>> BEGIN

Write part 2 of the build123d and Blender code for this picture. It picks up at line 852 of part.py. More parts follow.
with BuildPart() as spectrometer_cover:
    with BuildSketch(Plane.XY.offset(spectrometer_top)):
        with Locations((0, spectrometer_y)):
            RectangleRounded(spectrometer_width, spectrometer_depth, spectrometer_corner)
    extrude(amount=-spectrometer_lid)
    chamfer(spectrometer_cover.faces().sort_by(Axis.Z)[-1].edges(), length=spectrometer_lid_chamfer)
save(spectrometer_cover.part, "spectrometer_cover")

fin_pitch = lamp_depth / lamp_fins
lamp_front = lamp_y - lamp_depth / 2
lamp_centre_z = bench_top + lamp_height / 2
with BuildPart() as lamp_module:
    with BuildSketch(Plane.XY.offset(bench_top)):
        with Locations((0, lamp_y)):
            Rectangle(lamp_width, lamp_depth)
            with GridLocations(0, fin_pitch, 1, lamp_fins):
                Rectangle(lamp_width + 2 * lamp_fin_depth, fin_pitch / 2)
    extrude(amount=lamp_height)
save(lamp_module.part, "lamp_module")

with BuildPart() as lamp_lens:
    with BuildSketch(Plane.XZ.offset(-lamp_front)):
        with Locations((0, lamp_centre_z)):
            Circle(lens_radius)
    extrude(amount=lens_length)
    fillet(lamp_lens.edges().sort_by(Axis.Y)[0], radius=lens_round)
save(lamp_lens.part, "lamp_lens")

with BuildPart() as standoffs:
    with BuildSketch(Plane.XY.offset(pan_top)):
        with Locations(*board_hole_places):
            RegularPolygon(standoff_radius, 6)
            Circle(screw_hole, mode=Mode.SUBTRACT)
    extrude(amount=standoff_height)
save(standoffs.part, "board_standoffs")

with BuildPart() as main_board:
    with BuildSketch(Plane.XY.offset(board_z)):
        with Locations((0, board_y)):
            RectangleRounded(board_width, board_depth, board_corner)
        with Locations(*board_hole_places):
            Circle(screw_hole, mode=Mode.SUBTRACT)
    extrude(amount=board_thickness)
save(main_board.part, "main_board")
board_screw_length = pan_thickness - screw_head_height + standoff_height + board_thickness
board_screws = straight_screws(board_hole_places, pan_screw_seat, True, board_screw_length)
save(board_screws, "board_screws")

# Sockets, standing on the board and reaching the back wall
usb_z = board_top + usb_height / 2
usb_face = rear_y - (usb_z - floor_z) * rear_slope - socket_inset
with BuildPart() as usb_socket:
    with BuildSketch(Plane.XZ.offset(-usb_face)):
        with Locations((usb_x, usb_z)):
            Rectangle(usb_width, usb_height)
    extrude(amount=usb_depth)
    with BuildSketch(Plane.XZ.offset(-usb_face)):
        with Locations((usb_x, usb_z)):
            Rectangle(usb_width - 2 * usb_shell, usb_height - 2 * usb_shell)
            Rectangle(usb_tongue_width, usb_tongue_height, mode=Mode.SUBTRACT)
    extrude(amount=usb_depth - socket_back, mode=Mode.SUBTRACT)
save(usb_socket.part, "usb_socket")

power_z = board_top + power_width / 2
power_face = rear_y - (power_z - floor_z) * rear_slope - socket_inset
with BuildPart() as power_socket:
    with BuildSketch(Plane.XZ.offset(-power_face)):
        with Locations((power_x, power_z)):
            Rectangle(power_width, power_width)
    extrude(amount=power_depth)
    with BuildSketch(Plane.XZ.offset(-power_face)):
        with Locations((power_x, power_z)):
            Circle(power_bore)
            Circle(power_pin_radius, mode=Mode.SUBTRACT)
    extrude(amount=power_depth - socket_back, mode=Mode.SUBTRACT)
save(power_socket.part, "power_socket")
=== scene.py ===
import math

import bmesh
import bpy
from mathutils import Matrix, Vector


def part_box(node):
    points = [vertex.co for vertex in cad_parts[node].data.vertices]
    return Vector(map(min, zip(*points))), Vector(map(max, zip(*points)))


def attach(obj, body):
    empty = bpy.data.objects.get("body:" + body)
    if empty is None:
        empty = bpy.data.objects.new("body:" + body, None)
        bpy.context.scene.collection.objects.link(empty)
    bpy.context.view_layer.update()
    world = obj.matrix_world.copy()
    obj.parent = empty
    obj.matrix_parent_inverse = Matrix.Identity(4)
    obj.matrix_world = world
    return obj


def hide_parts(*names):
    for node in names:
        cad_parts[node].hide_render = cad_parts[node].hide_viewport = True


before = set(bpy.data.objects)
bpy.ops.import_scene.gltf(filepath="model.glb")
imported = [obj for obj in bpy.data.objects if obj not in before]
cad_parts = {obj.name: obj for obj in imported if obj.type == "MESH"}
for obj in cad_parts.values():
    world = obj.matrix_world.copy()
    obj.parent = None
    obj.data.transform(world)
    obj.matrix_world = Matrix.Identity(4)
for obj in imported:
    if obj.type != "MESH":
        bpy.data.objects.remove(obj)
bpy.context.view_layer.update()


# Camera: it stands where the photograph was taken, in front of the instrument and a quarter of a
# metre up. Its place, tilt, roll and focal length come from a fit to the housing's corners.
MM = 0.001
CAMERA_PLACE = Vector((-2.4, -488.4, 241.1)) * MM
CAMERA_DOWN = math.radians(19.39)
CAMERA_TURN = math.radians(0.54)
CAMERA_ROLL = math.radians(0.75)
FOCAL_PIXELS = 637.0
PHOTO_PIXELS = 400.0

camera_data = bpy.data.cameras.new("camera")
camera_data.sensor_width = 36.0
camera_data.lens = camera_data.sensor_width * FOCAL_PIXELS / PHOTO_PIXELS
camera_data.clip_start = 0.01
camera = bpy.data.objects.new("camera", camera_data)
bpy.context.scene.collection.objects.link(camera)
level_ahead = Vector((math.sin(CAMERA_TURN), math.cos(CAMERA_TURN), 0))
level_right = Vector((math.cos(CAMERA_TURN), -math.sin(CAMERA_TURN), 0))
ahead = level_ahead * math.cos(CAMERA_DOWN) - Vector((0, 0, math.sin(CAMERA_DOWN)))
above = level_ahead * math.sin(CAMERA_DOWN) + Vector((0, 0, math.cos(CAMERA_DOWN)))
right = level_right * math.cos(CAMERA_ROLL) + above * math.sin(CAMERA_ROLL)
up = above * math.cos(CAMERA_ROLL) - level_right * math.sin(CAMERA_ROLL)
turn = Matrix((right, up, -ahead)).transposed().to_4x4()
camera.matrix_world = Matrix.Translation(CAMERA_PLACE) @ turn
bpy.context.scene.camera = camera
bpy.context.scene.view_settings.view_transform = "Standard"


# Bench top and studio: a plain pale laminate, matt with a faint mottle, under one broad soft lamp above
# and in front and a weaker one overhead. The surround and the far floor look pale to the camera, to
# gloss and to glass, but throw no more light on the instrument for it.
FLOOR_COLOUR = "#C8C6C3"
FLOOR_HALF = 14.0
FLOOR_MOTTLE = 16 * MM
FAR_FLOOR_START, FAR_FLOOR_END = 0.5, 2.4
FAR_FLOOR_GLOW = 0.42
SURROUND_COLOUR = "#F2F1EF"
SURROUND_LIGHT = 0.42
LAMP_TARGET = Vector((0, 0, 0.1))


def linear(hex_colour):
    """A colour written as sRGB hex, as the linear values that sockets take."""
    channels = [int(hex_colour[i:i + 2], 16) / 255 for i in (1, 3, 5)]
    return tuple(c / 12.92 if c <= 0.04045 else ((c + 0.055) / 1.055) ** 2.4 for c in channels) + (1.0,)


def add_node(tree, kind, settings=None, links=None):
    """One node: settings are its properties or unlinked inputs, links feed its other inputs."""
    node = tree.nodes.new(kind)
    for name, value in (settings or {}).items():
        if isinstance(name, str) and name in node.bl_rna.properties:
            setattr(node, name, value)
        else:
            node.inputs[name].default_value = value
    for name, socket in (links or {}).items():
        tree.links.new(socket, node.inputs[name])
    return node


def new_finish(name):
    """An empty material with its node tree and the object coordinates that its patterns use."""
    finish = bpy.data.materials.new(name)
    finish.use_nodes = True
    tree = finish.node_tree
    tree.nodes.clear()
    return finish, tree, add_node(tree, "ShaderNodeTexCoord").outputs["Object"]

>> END

Problem description: In the listing above, locate the line containing "power_z = board_top + power_width / 2" and the line containing "cad_parts[node].hide_render = cad_parts[node].hide_viewport". Extract those two lines and every line between them, exactly as written, and only those.

Output for this task:
power_z = board_top + power_width / 2
power_face = rear_y - (power_z - floor_z) * rear_slope - socket_inset
with BuildPart() as power_socket:
    with BuildSketch(Plane.XZ.offset(-power_face)):
        with Locations((power_x, power_z)):
            Rectangle(power_width, power_width)
    extrude(amount=power_depth)
    with BuildSketch(Plane.XZ.offset(-power_face)):
        with Locations((power_x, power_z)):
            Circle(power_bore)
            Circle(power_pin_radius, mode=Mode.SUBTRACT)
    extrude(amount=power_depth - socket_back, mode=Mode.SUBTRACT)
save(power_socket.part, "power_socket")
=== scene.py ===
import math

import bmesh
import bpy
from mathutils import Matrix, Vector


def part_box(node):
    points = [vertex.co for vertex in cad_parts[node].data.vertices]
    return Vector(map(min, zip(*points))), Vector(map(max, zip(*points)))


def attach(obj, body):
    empty = bpy.data.objects.get("body:" + body)
    if empty is None:
        empty = bpy.data.objects.new("body:" + body, None)
        bpy.context.scene.collection.objects.link(empty)
    bpy.context.view_layer.update()
    world = obj.matrix_world.copy()
    obj.parent = empty
    obj.matrix_parent_inverse = Matrix.Identity(4)
    obj.matrix_world = world
    return obj


def hide_parts(*names):
    for node in names:
        cad_parts[node].hide_render = cad_parts[node].hide_viewport = True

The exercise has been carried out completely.